There are many ways we can work to increase our faith, to increase our responsiveness to God’s love and the movement of God’s spirit in our lives. Developing holy habits is the most fundamental. By turning to God everyday in prayer, by spiritual reading, by keeping Sabbath and by tithing, we show our faithful response to God. Sometimes we don’t feel like doing it, sometimes prayer seems empty and shallow, but our faithfulness is found in showing up and doing it anyway.

“Jesus said to his disciples, ‘Do not be afraid little flock, for it is your Father’s good pleasure to give you the kingdom. Sell your possessions and give alms.’” Do not be afraid… for it is your Father’s good pleasure to give you the kingdom. It takes tremendous courage then and now to give up our attachment to things, to busyness and to money in the bank.

When we take the risk to tithe, when we take the risk to allow a full day of Sabbath rest, when we take the risk to pray and turn our lives over to God… when we take the risk to trust in God’s faithfulness… we get to experience the kingdom of God in a whole new way.

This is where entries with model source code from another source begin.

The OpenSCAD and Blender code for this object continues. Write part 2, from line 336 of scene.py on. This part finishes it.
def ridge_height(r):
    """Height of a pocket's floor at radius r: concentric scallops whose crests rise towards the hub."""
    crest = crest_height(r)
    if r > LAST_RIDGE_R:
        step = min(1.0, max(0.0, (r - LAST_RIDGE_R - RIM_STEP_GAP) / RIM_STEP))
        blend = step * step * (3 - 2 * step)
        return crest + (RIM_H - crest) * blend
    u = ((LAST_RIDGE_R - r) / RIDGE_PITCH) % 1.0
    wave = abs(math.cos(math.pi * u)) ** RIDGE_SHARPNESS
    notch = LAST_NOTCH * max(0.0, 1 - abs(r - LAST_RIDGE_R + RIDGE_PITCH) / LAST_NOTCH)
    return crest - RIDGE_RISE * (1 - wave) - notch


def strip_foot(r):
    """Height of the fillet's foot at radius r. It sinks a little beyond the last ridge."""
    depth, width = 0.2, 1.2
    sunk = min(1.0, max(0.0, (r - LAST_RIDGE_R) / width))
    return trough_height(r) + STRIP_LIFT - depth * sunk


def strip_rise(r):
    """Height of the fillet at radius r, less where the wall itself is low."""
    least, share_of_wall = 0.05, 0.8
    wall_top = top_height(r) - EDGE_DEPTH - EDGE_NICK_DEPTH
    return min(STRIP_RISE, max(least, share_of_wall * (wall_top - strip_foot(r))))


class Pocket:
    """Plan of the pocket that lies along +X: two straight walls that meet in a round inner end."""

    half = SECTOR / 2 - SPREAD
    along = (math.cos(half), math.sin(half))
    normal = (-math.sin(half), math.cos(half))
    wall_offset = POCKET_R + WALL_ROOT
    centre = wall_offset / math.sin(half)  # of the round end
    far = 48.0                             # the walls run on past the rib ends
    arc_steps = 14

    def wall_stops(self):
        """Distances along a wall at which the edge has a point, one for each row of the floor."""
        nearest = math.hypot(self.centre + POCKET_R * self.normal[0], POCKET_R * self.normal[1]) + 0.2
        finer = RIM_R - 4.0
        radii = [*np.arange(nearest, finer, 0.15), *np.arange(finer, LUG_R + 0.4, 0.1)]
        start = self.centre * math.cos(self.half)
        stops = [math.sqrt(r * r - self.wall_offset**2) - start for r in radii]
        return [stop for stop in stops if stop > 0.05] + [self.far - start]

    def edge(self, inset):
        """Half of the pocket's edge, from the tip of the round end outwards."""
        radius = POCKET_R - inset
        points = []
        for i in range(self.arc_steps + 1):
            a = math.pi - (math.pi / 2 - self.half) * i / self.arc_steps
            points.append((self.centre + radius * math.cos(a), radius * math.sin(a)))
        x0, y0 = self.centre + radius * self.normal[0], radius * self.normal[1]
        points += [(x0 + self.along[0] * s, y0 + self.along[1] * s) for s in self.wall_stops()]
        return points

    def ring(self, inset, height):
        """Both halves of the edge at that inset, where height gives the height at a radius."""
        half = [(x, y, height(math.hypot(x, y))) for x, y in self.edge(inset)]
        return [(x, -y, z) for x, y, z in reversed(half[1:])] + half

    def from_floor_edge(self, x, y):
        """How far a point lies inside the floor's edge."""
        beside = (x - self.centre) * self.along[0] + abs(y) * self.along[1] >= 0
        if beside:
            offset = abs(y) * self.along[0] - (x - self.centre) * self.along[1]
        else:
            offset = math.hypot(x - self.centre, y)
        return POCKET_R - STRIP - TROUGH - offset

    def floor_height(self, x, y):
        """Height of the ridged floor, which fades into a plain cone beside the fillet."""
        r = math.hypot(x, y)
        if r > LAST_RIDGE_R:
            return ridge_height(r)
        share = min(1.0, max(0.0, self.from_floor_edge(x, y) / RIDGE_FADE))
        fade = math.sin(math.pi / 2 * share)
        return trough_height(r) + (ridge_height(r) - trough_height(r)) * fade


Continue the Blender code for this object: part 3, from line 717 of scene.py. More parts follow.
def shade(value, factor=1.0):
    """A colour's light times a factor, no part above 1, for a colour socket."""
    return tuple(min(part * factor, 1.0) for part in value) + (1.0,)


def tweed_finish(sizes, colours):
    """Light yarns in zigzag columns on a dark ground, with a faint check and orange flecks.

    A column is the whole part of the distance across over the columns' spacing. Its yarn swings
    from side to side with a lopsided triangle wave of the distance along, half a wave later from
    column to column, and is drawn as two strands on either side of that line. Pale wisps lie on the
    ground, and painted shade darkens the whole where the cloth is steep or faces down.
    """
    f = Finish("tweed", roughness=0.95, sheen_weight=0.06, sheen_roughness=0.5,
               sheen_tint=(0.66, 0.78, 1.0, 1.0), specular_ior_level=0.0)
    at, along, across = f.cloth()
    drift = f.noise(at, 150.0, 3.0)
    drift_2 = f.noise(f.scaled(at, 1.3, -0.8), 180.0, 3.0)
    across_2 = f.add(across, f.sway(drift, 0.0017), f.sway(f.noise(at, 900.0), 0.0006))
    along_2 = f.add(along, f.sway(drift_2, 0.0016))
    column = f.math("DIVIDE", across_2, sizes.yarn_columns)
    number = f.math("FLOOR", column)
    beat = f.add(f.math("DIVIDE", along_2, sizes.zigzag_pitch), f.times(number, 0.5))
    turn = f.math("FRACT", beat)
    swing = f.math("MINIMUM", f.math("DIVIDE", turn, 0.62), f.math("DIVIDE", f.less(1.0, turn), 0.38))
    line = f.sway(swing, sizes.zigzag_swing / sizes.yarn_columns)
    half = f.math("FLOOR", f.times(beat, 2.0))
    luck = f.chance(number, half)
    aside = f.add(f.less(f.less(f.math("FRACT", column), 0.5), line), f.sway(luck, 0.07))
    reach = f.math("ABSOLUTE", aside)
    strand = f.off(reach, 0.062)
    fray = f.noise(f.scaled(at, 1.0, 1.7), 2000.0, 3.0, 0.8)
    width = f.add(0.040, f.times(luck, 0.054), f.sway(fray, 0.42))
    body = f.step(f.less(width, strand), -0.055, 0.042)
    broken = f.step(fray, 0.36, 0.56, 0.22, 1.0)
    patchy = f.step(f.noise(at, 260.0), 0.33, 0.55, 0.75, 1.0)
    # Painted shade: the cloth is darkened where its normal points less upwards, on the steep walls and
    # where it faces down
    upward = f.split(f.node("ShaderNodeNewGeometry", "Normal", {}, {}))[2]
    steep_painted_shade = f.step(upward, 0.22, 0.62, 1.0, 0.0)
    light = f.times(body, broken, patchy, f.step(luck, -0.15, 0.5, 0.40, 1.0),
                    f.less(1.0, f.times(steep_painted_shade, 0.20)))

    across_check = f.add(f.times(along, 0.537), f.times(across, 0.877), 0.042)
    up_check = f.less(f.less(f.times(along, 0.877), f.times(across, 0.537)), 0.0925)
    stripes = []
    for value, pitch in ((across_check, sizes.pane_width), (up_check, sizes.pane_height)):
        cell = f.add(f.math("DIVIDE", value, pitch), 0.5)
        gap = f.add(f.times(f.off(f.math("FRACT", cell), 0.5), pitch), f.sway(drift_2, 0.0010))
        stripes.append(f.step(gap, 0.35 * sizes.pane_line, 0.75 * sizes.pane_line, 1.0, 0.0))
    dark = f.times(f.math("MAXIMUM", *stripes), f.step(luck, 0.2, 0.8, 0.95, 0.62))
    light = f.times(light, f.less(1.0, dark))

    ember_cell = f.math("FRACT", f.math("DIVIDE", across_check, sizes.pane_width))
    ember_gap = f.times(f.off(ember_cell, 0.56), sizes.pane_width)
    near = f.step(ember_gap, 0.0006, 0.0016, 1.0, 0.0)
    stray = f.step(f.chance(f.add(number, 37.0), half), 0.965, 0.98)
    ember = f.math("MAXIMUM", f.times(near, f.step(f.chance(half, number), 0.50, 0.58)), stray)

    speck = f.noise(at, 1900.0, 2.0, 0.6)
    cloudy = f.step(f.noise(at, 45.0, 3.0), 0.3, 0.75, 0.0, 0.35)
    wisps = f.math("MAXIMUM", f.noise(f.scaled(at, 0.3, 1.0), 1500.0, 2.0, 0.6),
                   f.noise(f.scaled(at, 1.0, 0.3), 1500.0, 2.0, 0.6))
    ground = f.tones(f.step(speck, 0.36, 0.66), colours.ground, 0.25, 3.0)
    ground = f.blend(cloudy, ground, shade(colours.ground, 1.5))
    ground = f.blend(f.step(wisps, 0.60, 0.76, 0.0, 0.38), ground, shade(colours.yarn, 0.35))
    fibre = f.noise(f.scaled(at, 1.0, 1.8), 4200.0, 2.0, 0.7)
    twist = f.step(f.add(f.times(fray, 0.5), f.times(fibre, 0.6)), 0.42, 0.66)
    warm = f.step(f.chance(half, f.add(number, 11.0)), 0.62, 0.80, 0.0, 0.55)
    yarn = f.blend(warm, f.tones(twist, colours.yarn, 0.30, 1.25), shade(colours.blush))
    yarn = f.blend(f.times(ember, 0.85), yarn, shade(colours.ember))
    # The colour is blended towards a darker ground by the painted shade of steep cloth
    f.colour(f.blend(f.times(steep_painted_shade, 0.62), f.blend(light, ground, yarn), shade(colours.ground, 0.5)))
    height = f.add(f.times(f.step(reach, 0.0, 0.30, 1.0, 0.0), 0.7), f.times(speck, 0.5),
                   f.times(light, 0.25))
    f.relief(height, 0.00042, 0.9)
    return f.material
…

Keeping faith with God is watching for the signs of God’s spirit moving and being ready to play your part in bringing God’s kingdom on earth. It’s more than trusting that there is a God, just as I trust I have a spleen. It is actively turning our attention away from the world and towards God.

We may not, like Abram, be called to leave life as we know it behind to go on a great journey. We may not be sent to serve God in deepest Africa. But we are called everyday to leave life as the world knows it behind and to put our focus, our trust in the living God. We are called to refuse the cold breath of the White Witch and to work for the return of Aslan with a faith that is vibrant, warm and earthy.

It may not be glamorous. We may not amount to much in the eyes of the world, but as Sister Teresa said, We are not called to be successful, just faithful’. May God help us all to be faithful to Spirit’s call.